L’enjeu énergétique : une intégration régionale à construire
Le Maroc est reconnu comme un leader africain des énergies renouvelables, mais son approvisionnement énergétique reste dépendant des fluctuations mondiales. La CNUCED souligne que «le développement de projets d’interconnexion électrique entre le Maroc et d’autres pays africains pourrait favoriser une stabilité énergétique et une réduction des coûts».

L’intégration régionale dans le secteur de l’énergie représenterait «un levier stratégique pour renforcer la compétitivité industrielle du Maroc et réduire sa dépendance aux importations d’énergies fossiles».

Un tournant stratégique pour le Maroc
Le Rapport 2024 de la CNUCED met en évidence une conclusion majeure : le Maroc doit renforcer son ancrage économique en Afrique pour assurer une croissance plus durable et moins dépendante des marchés extérieurs.

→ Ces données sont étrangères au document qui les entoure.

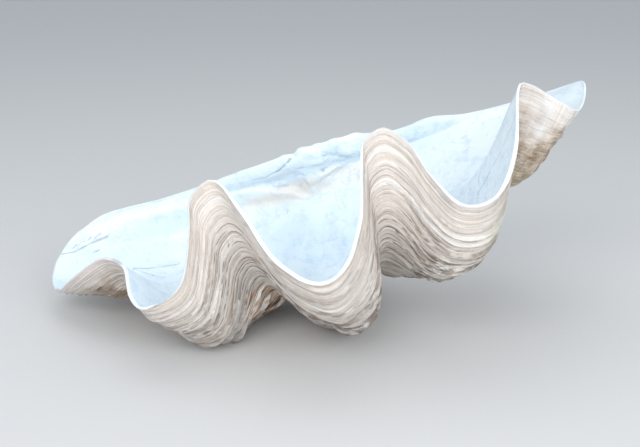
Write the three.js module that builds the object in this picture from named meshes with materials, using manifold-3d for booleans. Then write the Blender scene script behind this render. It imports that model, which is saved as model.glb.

L’entrée en vigueur de la ZLECAf constitue une opportunité à ne pas négliger.

La simplification des échanges intra-africains et la réduction des barrières tarifaires devraient favoriser une augmentation des exportations marocaines vers le continent.

Toutefois, «le plein potentiel de la ZLECAf ne pourra être exploité que si des réformes structurelles sont mises en place pour améliorer la compétitivité logistique et soutenir l’implantation des entreprises marocaines en Afrique subsaharienne».

Le Maroc dispose d’atouts solides, mais devra intensifier ses investissements dans les infrastructures de transport et de communication, soutenir les partenariats industriels intra-africains et diversifier ses sources d’approvisionnement.

Selon la CNUCED, «une intégration plus forte du Maroc au sein du continent lui permettrait de maximiser les bénéfices de la croissance africaine et de renforcer sa résilience face aux crises mondiales».

Le Royaume est à un tournant stratégique où des choix décisifs devront être faits pour garantir une expansion économique durable sur le continent africain.